Ah, I see. No, definitely not father figure. 1) female t so would more likely be mother figure (or aunt figure, as aunt played huge mother role (along with my actual mom) prior to her passing, which compounds loss felt at "loss" of t. Add to that the losses coming up with the move, and the loss of the house which was originally aunt's house before she died... I'm having trouble not being buried by all that). 2) hate my father and would be happy if I managed to lose him from my life already. Probably only the 2nd loss I'd be happy with. First is his other sister, who is horrid but likely will live forever... I have no issue with Freud, but that was just poor grammar

She offered twice weekly sessions, which I'm beginning to think she wishes I did not accept, so will see her 6 times before she leaves. She had mentioned moving on to a job that is "less intense" yet she offered extra sessions. Go figure... I have a feeling she may back out as the time for her leaving gets closer. I had a few gut feelings about her and this position as we worked together, and so far I have been correct... I think she only offered because I had very recently asked for more support leading up to the move.
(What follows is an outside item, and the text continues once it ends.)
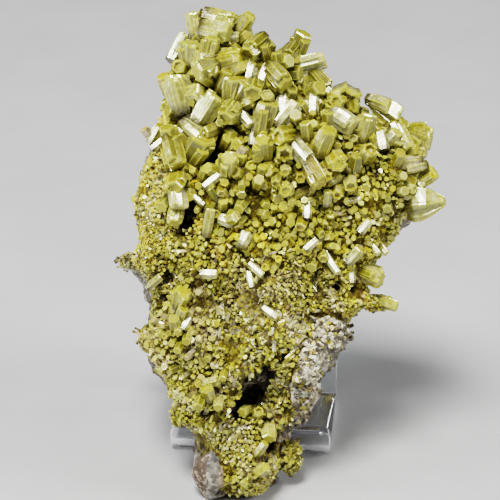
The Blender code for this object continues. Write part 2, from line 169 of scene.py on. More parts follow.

July is a heavily triggering month for me... sucks that I'm losing her support right before. I think I may ask her for a referral to someone just in case. I hope I won't need it, but I was already kinda sinking before she told me she was leaving. I'm trying hard not to be selfish about this, as I know she needs to take care of herself, but the little kid in me is throwing a screaming fit... I never cry, but I couldn't keep the tears in today when she told me, they just spilled out. I didn't mean to... I couldn't say anything to her either for several minutes because I don't think I could have kept from sobbing. So I just sat there playing with my ring as my face got wet.